** START SOURCE DATA **

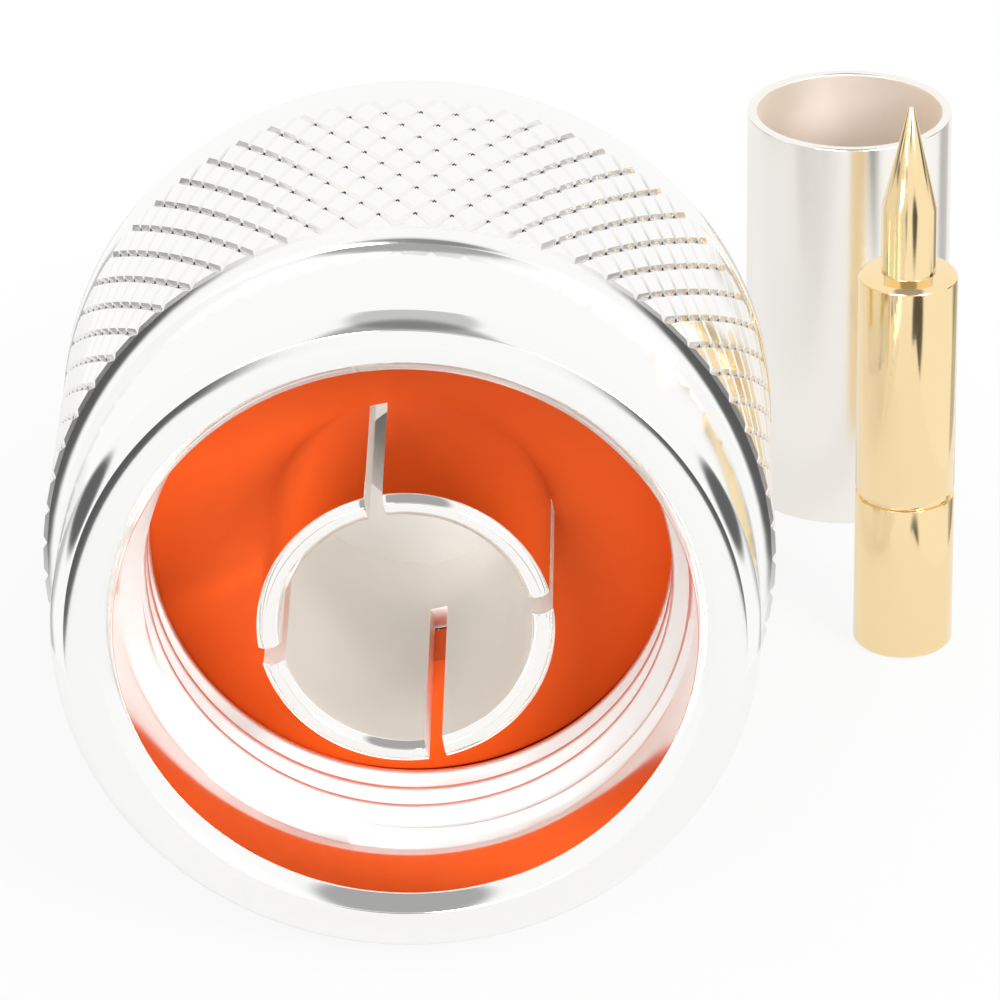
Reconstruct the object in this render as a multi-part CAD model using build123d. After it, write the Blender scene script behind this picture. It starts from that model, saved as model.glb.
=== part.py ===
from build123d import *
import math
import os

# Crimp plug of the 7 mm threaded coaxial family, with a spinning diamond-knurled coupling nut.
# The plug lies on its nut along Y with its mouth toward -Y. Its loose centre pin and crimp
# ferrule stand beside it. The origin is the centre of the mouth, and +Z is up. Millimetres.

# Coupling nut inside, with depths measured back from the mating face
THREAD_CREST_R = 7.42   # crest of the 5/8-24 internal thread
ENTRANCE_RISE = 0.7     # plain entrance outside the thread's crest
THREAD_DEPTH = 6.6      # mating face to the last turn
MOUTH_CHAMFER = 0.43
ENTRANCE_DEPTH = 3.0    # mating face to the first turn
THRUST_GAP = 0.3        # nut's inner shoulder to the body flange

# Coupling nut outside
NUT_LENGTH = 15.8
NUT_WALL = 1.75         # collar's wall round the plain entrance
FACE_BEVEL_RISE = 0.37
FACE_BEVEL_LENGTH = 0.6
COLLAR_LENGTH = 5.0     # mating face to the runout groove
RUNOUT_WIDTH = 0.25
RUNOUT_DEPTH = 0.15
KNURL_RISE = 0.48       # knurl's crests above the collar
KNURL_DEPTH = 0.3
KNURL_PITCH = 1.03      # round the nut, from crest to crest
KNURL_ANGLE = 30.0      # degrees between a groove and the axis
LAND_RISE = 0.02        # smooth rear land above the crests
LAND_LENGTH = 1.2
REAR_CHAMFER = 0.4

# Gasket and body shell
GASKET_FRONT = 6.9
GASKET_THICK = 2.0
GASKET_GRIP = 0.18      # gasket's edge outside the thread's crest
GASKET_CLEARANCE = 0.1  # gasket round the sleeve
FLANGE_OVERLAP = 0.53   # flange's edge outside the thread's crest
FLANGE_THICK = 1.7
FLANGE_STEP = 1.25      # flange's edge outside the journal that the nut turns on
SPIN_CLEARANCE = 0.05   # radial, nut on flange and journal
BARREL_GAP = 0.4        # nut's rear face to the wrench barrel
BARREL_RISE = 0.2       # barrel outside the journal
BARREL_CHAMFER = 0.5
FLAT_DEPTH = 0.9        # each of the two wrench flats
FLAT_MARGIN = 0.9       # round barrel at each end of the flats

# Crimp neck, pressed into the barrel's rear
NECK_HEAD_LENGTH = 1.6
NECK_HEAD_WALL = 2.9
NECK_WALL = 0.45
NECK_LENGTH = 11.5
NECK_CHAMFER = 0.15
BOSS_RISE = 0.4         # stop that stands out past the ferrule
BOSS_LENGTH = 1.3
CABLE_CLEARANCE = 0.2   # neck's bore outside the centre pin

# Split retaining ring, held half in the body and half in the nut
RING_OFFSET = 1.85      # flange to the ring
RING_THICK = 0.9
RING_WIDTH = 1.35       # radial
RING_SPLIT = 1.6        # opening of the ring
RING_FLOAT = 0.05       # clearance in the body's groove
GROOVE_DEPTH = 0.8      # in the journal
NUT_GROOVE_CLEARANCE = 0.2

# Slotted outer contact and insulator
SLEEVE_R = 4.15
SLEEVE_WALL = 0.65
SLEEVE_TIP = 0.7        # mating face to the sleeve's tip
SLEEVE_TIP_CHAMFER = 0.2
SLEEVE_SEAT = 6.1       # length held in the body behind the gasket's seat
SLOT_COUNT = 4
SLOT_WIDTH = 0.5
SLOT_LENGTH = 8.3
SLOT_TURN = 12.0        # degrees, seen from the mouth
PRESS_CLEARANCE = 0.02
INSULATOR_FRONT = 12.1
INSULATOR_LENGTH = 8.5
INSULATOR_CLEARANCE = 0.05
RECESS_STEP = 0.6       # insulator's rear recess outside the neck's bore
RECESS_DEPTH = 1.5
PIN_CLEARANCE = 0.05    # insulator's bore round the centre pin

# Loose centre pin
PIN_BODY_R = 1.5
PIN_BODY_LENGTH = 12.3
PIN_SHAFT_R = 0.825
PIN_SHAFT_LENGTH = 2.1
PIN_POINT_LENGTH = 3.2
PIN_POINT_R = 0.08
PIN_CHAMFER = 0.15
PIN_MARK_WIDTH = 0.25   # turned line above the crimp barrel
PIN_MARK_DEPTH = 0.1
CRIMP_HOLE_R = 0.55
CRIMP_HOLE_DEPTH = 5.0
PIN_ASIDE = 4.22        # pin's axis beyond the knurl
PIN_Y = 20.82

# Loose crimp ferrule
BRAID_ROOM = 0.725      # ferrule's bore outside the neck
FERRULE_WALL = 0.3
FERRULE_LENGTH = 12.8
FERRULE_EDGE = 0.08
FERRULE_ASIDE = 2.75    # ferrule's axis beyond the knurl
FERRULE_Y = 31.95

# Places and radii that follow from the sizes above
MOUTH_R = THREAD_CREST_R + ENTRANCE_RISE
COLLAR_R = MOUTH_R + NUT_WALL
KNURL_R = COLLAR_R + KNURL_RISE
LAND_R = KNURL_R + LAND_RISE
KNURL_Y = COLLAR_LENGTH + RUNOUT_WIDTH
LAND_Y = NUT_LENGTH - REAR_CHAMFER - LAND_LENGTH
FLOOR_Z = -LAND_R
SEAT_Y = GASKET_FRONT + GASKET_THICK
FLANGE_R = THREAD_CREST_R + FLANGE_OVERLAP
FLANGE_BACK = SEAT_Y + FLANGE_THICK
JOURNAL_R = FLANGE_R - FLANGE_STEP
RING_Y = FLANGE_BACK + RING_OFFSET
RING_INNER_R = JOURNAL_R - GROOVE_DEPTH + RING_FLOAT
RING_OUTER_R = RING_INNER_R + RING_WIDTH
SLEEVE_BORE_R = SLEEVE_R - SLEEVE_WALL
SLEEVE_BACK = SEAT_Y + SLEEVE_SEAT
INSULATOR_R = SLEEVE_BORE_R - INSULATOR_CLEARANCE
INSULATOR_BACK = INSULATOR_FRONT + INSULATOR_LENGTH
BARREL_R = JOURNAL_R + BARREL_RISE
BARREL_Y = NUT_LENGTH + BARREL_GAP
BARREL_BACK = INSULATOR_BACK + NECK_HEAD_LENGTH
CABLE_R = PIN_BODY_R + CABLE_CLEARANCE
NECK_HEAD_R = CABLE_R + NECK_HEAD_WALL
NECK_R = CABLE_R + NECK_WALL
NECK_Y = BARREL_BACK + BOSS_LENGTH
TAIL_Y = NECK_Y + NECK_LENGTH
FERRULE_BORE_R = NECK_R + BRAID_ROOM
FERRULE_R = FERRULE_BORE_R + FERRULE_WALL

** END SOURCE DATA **
** START SOURCE DATA **

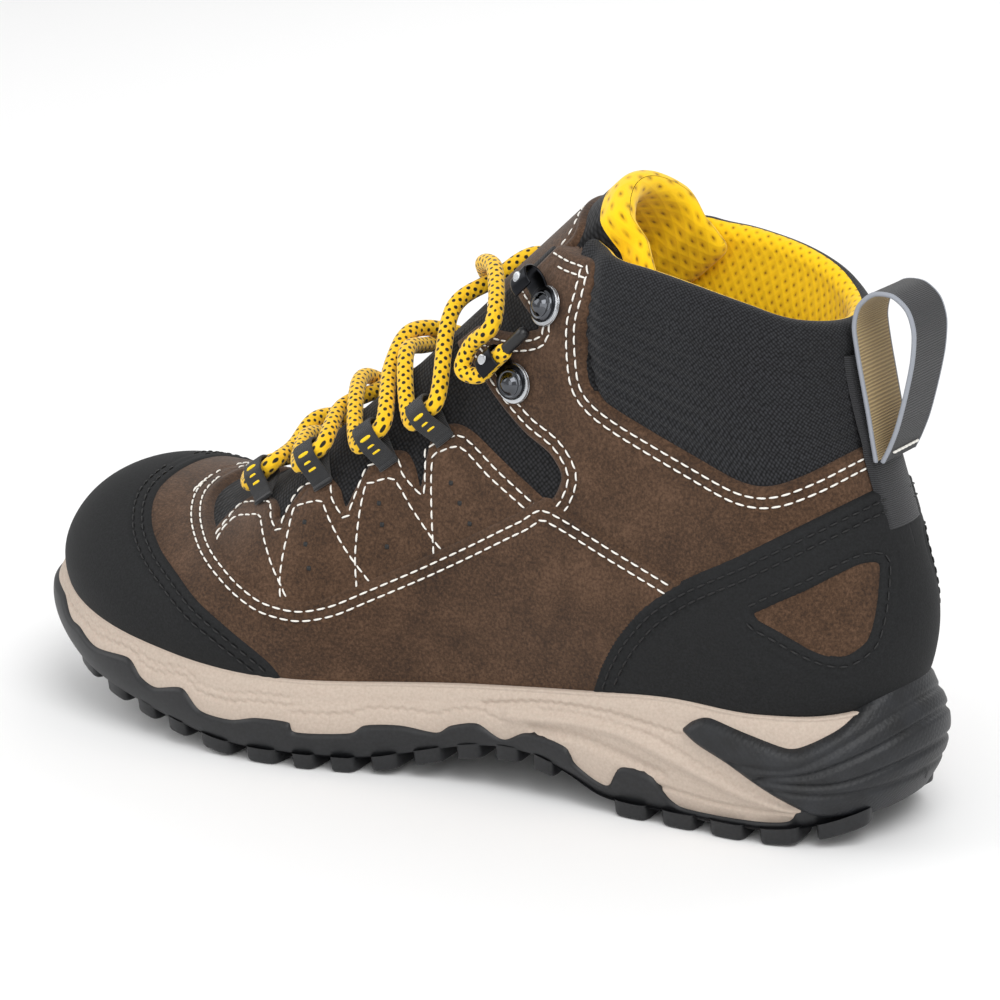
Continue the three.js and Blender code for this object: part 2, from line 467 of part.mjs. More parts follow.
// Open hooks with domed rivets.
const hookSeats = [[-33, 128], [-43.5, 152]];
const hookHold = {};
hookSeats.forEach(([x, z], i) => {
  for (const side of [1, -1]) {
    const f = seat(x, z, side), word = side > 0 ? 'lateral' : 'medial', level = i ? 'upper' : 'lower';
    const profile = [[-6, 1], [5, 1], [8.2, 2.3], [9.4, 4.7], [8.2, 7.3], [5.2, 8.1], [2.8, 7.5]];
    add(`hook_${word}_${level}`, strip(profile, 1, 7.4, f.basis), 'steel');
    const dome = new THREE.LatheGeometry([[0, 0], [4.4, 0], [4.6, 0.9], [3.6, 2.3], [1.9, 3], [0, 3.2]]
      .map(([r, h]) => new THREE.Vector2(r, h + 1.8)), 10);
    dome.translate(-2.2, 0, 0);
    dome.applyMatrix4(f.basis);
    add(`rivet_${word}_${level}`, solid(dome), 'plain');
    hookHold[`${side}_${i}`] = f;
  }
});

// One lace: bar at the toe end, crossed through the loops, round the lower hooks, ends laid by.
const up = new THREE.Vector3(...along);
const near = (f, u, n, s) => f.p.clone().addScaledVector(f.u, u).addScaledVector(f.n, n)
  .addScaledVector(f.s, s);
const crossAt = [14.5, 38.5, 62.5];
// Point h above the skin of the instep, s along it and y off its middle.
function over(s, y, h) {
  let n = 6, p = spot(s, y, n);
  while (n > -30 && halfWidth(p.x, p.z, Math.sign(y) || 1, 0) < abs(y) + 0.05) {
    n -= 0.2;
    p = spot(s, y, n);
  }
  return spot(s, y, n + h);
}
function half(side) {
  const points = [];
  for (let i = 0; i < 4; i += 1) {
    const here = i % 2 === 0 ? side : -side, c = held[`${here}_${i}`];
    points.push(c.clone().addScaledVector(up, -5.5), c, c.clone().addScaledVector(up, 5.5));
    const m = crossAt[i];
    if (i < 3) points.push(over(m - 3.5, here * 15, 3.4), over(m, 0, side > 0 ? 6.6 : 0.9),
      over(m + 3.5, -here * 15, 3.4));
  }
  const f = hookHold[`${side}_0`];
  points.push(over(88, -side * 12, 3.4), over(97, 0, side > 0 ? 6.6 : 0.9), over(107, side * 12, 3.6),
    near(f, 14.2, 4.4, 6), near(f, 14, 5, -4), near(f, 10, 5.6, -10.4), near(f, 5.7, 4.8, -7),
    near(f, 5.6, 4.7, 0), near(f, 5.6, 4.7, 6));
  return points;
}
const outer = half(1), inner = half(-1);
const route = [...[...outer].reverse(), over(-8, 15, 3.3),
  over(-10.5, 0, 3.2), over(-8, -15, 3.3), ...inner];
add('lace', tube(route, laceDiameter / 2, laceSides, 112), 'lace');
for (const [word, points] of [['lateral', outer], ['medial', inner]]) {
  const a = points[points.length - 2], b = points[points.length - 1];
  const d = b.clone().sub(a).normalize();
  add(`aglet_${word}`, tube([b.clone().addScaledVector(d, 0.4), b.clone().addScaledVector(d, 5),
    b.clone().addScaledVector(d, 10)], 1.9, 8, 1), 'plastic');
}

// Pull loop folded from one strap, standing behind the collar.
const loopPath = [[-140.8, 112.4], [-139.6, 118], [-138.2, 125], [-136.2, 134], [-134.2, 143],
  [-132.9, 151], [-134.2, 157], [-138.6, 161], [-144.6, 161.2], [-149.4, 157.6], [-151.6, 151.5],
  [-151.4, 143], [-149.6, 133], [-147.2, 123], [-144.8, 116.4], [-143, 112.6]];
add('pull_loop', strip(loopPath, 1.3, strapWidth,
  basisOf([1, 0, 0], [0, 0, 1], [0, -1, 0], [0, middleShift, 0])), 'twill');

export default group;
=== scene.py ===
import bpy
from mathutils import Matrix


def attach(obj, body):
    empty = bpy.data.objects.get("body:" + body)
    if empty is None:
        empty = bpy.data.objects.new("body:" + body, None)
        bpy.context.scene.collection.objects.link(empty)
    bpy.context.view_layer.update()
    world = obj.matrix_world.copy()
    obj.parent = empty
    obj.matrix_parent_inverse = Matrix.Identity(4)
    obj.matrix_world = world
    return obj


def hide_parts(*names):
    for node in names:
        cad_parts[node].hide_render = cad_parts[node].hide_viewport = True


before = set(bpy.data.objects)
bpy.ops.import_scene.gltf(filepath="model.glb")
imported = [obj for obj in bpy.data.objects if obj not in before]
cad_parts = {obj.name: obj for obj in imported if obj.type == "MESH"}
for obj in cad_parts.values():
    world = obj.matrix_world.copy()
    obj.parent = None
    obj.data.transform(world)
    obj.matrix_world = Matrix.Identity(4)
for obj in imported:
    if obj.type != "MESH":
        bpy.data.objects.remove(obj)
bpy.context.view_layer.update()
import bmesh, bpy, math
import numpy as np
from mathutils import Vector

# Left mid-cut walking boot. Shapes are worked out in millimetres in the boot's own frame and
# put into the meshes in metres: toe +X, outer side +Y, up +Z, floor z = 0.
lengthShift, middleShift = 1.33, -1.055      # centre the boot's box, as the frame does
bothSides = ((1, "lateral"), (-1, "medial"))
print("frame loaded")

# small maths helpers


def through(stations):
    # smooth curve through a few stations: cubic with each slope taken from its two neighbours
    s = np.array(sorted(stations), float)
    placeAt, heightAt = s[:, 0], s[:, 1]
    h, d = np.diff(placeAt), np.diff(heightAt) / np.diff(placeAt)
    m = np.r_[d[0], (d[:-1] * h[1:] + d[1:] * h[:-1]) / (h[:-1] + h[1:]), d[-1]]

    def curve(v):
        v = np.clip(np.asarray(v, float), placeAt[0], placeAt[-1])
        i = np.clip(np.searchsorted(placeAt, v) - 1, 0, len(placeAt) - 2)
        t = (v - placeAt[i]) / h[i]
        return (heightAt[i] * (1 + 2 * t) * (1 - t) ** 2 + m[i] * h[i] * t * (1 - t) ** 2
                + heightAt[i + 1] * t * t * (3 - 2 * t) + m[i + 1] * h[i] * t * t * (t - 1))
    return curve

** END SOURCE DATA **
** START SOURCE DATA **

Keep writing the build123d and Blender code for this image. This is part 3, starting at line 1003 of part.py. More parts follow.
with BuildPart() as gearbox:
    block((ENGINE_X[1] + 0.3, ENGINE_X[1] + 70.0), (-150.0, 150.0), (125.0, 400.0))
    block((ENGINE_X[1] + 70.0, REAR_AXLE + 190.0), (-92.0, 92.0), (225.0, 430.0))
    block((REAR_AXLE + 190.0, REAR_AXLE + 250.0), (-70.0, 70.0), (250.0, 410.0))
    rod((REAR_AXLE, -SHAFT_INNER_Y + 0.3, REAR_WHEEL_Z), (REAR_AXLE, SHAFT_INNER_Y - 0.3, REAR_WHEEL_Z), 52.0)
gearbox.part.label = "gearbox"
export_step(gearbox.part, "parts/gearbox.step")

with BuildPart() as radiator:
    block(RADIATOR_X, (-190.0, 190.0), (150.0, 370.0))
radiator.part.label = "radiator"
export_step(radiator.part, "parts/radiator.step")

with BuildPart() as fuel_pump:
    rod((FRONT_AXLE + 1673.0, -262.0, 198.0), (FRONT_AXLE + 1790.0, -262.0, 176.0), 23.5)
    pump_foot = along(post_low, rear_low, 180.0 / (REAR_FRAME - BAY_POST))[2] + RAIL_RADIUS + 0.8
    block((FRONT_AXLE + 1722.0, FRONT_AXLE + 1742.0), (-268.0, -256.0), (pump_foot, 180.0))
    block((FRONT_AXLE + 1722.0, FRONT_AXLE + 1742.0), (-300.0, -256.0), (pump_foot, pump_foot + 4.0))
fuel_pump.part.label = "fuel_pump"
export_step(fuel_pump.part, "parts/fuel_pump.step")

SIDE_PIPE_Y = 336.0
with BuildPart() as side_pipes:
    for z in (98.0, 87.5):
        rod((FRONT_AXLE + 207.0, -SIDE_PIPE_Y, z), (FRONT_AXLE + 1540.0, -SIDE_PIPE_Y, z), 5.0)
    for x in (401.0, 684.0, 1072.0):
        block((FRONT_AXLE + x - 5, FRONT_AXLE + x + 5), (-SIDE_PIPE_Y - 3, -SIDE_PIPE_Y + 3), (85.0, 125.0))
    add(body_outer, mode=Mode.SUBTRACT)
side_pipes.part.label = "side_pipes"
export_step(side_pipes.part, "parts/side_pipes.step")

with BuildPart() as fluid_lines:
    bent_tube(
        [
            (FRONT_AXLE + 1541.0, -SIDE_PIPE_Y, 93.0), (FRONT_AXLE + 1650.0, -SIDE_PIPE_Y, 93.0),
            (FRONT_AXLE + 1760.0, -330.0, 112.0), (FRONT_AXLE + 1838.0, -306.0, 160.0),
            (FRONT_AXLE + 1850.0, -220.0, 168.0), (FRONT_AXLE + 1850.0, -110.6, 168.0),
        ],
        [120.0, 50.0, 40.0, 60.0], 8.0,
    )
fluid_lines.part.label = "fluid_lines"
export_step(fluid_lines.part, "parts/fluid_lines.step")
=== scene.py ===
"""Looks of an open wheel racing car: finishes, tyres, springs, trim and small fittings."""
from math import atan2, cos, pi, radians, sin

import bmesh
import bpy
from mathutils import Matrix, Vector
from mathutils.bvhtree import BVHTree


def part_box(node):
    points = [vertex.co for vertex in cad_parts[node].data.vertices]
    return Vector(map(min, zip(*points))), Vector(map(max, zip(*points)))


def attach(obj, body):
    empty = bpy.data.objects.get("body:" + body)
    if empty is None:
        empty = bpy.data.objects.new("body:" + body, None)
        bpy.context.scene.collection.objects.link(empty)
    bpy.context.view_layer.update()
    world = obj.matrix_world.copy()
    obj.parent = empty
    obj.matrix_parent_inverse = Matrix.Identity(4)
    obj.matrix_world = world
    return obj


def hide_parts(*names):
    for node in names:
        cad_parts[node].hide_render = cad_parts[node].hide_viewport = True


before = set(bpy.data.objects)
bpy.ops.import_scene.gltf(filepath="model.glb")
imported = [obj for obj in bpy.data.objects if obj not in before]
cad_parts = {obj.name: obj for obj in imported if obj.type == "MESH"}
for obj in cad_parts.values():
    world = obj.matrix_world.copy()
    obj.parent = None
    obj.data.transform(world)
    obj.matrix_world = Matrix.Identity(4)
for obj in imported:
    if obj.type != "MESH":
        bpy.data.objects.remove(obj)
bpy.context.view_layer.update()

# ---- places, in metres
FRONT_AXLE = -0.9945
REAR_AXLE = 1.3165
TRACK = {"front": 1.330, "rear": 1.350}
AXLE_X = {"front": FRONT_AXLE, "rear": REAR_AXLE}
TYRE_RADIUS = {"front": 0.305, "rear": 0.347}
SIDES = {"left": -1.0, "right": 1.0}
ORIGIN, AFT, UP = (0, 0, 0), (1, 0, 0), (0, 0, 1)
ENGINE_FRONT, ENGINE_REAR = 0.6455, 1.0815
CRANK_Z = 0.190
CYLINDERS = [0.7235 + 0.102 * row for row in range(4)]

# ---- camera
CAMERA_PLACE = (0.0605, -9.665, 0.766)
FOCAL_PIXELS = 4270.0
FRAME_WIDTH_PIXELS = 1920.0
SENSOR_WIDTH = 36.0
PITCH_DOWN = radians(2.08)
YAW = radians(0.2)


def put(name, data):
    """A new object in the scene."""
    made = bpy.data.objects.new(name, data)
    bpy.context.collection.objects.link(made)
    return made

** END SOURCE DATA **

*INSTRUCTIONS FOR THE TASK*
Copy each line of the data above that holds "Blender".

*CORRECT RESPONSE*
Reconstruct the object in this render as a multi-part CAD model using build123d. After it, write the Blender scene script behind this picture. It starts from that model, saved as model.glb.
Continue the three.js and Blender code for this object: part 2, from line 467 of part.mjs. More parts follow.
Keep writing the build123d and Blender code for this image. This is part 3, starting at line 1003 of part.py. More parts follow.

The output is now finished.